After the Broken Thermometer
Mercury
doesn’t stain, but blood does. The say they say the quicksilver’s hold
comes later, though-- in cancer. Even now, nurses surge antlike around
the room. Glass is snapped up via vaccuum, and the mercury is herded up
into a molten silvery puddle; the vaccuum gets that too. Facinating device,
that appliance is. It scares me to death. But I leave bloody handprints
on the otherwise immaculate sheets. And in my hand there is a bright bead
of mercury, cupped close.
I wonder how no one knows
I have it; I smile like an expectant mother. I am bright-faced and withdrawn.
Is that not like screaming out the existence of a secret?
But just as men evolve, so
nothing can remain covert for long. Secrets are temperate things, they
shed their hiding and grow base, or fade into the woodwork as facts.
I know, because I was walking
my way in the asylum’s hall, the liquid silver ball smiling and smiling
into the closed palm of my hand.
I looked out, out the window--
suddenly surprised that there was a window. There was a river in that window--
what was it named? And suddenly not knowing made me sad. I dropped the
little mercury drop, and it skittered away into a thousand others on the
floor.
I didn’t know.
How deep that water was, how
glinting with the shining on it! It was a ripple of metal and color and
wetness, blushing a bit with the sun on its cheek. It cooed and gurgled
with life, yet it was likea lock of silvery hair, running shorn down the
hillside.
I fell in love with the river.
It had churned its way into my Soul. For the first time in a time out of
my mind, I was without the walls, without the gates, without the long arms
of Chrysalis Asylum for Mental Patients.
It was a new feeling: alone
and naked, but smilng. I felt I was aloft on the water, sliding and buckling
with the waves, away far away. . .away from any place else.
But the the sun slid down
the clouds, it was night. Curtains were drawn, I was steered like a drunken
liferaft to my little cell.
I blink, and I am back. in
waking dreams once more. Or did I dream then? I remember a river, vaguely,
like help through a blazing house, but I have not the strength to comprehend.

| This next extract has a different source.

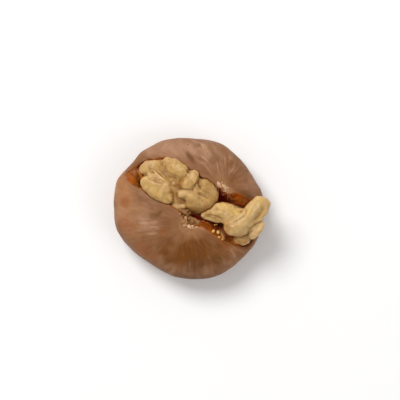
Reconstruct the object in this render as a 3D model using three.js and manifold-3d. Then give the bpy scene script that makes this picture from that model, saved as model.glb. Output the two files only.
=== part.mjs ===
// Nut-stuffed dried fig: one soft dried fig, slit open through its eye and
// spread into a pocket, with two pieces of walnut kernel pressed into it.
// Millimetres, +Z up. The fig lies on its flattened stem side (Z = 0), the slit
// opens upwards, and the origin is under the middle of the whole thing.
import * as THREE from 'three';
import { mergeVertices } from 'three/addons/utils/BufferGeometryUtils.js';
import Module from 'manifold-3d';

// ---------------------------------------------------------------- dimensions
const FIG_AROUND = 84;        // facets around the fruit
const BASE_CENTRE = [-0.65, 0.01];   // middle of the flattened underside
const POCKET_CENTRE = [0.46, 2.01]; // middle of the pocket floor
const POCKET_FLOOR = 16.0;    // height of the pulp under the nuts
const WALL_DEPTH = 4.6;       // depth below the lip where the wall offset is given
const LIP_ROUND = 1.1;        // depth of the rounded lip edge
const DOME_POWER = 2.25;      // squareness of the swollen sides
const STEM_DIMPLE_RADIUS = 3.4;
const STEM_DIMPLE_DEPTH = 2.4;
const STEM_RADIUS = 1.5;
const STEM_TIP_HEIGHT = 0.5;  // the stem stub stays this far above the surface
const NUT_GAP = 0.38;         // clearance between pulp and nuts
const NUT_FACET = 1.15;       // size of the facets on a nut
const CREASE = 1.0;           // how softly the lobes of a nut run together

// One row for each column of the fruit, all around the slit: lip x, y, z, widest
// point x, y, z, then how far the wall stands inside the lip just under it and
// at WALL_DEPTH (negative where the pocket widens under the lip).
const COLUMNS = [
  [-22.57, 14.07, 9, -23.76, 14.85, 7.2, 1, 2.2],
  [-24.38, 12.41, 13.2, -25.63, 12.68, 10.2, 1.2, 2.6],
  [-23.5, 10.45, 16.4, -27.38, 10.23, 10, 1.4, 2.8],
  [-21.13, 8.49, 18.6, -28.35, 5.71, 9.8, 1.2, 2.2],
  [-16.83, 5.92, 20.4, -28.65, 0.52, 9.8, 0.3, 0.9],
  [-12.21, 3.01, 21.6, -27.5, -7.71, 9.8, 0.3, 0.9],
  [-7.87, 0.83, 22.2, -22.24, -14.94, 9.8, 0.3, 0.9],
  [-4.79, -0.91, 22.2, -14.67, -20.79, 9.8, 0.4, 1],
  [-2.54, -4, 21.8, -6.59, -24.91, 9.8, 0.6, 1.4],
  [0.15, -6.99, 21.4, -0.1, -26.17, 9.8, 0.7, 1.6],
  [4.15, -6.85, 20.8, 6.2, -26.02, 9.8, 1.2, 2.8],
  [8.34, -9.86, 19.8, 11.47, -24.25, 9.6, 1.5, 3.2],
  [12.27, -12.24, 18.2, 15.55, -21.66, 9.4, 1.1, 2.4],
  [16.64, -14.21, 15.6, 18.86, -18.71, 9, 0.6, 1.4],
  [20.38, -14.36, 13.2, 21.54, -15.78, 8.8, 0.5, 1],
  [22.87, -12.04, 11.4, 23.79, -12.79, 8.2, 0.6, 1.2],
  [24.66, -7.24, 10.9, 25.89, -7.59, 7.8, 0.6, 1.2],
  [25.46, -1.69, 11.3, 26.84, -1.79, 8, 0.6, 1.2],
  [25.04, 2.01, 12.6, 26.9, 2.23, 8.6, 0.6, 1],
  [22.53, 3.34, 15.2, 26.27, 5.94, 9.4, 0.8, 1.6],
  [19.75, 4.8, 17.4, 24.77, 9.05, 9.8, 1.4, 3.2],
  [16.78, 5.97, 19, 22.55, 12.91, 9.8, 1.7, 3.5],
  [13.62, 5.52, 20, 19.81, 16.47, 9.8, 0.7, 1.3],
  [10.26, 7.85, 20.8, 16.32, 20.21, 9.8, 0.3, 0.5],
  [6.84, 10.32, 21.2, 12.28, 23.29, 9.8, 0.3, 1.2],
  [3.35, 12.5, 21.2, 7.16, 25.18, 9.8, 0.3, 1.3],
  [-0.66, 14.91, 20.8, 1.34, 26.07, 9.8, 0.3, 1.4],
  [-5.04, 18.21, 19.8, -4.74, 26.22, 9.8, 0.3, 1.2],
  [-9.38, 19.28, 18, -10.45, 25.21, 9.8, 0.3, 1.1],
  [-14.06, 18.69, 15.6, -15.01, 22.99, 9.8, 0.4, 1.1],
  [-17.37, 17.57, 13.2, -18.44, 20.82, 9.2, 0.5, 1],
  [-19.77, 16.38, 10.4, -20.66, 18.21, 8.4, 0.8, 1.2],
];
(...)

I can only sit here with the other insane-- inane and watch the clouds
rain birds and snakes, and the nurses talk in Harpies’ voices. I am in
a place where I want nothing to change.
And change for what? I peer
down into my hand, hoping to find my little mercury silvery globe, but
it is gone. There is only a tiny circle burned into my palm, blacker than
black.
--J.P. or whatever else you plan to call me.